Start

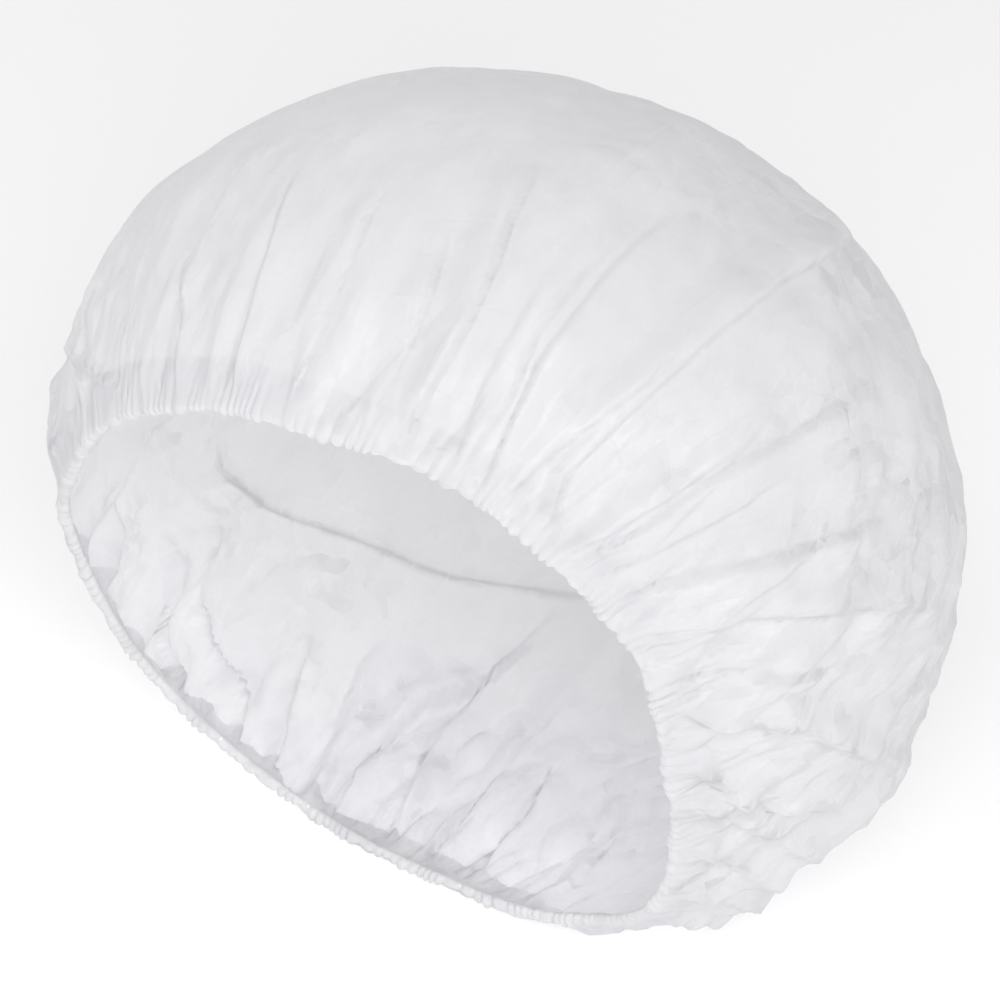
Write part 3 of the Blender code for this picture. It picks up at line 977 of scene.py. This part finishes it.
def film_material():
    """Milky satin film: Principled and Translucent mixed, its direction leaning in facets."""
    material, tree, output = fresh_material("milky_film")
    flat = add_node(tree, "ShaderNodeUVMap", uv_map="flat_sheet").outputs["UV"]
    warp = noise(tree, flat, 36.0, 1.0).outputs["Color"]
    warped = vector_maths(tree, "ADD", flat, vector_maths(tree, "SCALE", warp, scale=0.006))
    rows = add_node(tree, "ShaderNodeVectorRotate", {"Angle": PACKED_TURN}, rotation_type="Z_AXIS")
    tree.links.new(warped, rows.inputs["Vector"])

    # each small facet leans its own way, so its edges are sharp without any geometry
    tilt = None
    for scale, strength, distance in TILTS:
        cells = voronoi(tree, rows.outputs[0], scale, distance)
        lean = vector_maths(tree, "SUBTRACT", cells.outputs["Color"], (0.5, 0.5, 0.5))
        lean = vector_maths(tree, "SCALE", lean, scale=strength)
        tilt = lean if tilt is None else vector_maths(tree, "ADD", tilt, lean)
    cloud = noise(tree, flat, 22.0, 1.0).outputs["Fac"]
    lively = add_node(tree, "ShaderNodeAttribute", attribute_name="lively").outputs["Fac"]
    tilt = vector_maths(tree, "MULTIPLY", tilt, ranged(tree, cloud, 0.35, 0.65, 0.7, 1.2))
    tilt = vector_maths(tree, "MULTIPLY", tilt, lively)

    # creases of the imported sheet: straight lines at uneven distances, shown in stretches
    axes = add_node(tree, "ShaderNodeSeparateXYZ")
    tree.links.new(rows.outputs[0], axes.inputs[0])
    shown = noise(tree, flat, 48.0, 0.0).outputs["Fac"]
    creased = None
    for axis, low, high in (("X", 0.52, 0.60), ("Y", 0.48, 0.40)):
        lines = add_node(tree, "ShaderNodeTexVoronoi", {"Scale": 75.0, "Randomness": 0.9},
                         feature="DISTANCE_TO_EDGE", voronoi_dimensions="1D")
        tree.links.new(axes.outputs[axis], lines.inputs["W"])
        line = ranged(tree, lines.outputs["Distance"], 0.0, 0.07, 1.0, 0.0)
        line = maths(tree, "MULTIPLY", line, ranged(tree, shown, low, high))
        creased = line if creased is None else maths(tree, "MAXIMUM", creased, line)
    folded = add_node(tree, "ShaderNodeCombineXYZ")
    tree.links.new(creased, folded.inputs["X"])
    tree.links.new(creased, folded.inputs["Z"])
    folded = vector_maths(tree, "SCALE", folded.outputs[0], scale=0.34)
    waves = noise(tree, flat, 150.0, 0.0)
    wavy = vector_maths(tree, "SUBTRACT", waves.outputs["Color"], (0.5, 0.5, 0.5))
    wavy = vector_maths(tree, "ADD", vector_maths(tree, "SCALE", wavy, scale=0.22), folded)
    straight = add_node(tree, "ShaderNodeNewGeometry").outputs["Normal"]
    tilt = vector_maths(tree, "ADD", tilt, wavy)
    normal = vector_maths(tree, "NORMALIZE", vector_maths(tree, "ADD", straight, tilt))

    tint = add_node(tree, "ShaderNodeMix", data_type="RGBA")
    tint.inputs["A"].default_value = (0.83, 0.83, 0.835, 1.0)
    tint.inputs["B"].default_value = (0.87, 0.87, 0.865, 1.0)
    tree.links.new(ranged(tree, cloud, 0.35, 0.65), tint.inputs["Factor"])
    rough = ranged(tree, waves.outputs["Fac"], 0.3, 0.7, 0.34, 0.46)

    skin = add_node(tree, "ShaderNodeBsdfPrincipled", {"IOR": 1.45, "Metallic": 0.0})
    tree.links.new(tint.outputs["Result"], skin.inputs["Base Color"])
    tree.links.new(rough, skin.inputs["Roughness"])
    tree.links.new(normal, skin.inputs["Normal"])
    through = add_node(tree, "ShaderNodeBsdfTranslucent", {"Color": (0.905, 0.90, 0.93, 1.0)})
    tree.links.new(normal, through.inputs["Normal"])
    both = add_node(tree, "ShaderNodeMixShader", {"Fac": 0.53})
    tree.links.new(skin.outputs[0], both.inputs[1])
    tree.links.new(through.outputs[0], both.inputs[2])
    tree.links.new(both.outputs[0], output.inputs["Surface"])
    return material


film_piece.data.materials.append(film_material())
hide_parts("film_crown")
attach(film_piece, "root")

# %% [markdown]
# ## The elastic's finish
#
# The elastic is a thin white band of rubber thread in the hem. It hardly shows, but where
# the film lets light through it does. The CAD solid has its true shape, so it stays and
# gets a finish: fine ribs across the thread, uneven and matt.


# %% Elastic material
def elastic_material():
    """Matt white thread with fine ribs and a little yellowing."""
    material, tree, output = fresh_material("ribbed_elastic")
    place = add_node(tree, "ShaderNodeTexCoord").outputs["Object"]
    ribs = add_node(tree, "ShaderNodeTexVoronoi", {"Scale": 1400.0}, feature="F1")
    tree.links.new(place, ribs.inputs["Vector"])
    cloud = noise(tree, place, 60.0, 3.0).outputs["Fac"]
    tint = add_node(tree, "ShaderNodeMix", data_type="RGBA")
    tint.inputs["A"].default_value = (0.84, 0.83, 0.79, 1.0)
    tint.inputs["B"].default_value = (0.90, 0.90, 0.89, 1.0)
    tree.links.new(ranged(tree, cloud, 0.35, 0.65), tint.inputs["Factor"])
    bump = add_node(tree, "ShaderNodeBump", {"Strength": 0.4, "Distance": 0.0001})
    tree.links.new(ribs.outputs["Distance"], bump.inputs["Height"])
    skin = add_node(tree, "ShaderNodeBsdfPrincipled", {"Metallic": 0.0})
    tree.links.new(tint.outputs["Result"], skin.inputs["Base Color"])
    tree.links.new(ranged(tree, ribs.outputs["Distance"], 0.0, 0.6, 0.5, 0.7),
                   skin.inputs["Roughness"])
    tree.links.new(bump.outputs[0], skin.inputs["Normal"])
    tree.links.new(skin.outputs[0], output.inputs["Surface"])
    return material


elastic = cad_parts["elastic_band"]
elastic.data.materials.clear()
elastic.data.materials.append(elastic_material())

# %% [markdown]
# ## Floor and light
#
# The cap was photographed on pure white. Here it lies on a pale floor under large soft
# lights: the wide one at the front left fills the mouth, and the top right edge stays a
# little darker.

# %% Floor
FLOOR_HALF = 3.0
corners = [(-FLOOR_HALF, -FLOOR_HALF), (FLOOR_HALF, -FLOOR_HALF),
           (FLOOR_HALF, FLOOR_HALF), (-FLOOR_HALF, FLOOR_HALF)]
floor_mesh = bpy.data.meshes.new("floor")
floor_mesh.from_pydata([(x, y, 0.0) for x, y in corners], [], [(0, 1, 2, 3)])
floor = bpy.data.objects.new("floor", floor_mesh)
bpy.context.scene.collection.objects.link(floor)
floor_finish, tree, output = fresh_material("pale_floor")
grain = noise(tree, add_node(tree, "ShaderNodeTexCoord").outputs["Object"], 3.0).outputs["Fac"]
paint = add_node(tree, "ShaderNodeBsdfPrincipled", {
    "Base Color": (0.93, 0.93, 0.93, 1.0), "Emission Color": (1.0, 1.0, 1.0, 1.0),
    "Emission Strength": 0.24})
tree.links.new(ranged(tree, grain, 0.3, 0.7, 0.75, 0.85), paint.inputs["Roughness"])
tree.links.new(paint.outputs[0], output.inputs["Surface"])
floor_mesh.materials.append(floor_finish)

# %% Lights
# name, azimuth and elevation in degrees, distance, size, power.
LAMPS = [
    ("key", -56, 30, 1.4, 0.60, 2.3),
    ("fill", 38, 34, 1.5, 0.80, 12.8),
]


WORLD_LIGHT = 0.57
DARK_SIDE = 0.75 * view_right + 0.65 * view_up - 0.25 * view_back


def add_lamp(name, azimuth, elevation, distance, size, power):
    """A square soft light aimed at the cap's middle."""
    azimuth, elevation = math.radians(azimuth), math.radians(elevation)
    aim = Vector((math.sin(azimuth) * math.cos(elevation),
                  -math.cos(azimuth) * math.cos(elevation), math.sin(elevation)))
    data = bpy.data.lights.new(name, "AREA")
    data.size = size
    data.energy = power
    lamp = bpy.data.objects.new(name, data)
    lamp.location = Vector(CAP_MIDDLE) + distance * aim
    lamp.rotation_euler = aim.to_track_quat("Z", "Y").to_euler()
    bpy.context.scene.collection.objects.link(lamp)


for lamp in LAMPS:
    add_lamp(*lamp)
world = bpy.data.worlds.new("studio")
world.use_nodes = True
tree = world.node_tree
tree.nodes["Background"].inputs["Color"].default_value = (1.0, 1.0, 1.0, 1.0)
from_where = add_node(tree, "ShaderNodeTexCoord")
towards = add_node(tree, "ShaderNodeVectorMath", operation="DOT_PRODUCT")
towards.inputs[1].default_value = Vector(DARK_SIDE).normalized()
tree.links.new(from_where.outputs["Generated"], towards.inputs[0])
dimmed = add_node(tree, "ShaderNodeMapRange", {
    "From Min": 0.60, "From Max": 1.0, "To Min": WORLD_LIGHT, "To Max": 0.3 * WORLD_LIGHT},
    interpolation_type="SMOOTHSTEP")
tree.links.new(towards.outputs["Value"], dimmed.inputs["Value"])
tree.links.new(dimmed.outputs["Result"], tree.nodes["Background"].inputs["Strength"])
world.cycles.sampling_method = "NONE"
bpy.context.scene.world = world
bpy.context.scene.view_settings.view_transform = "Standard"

End

> TASK STATEMENT
Point out every line holding the string "straight" and copy it.

> RESPONSE BELOW
    # creases of the imported sheet: straight lines at uneven distances, shown in stretches
    straight = add_node(tree, "ShaderNodeNewGeometry").outputs["Normal"]
    normal = vector_maths(tree, "NORMALIZE", vector_maths(tree, "ADD", straight, tilt))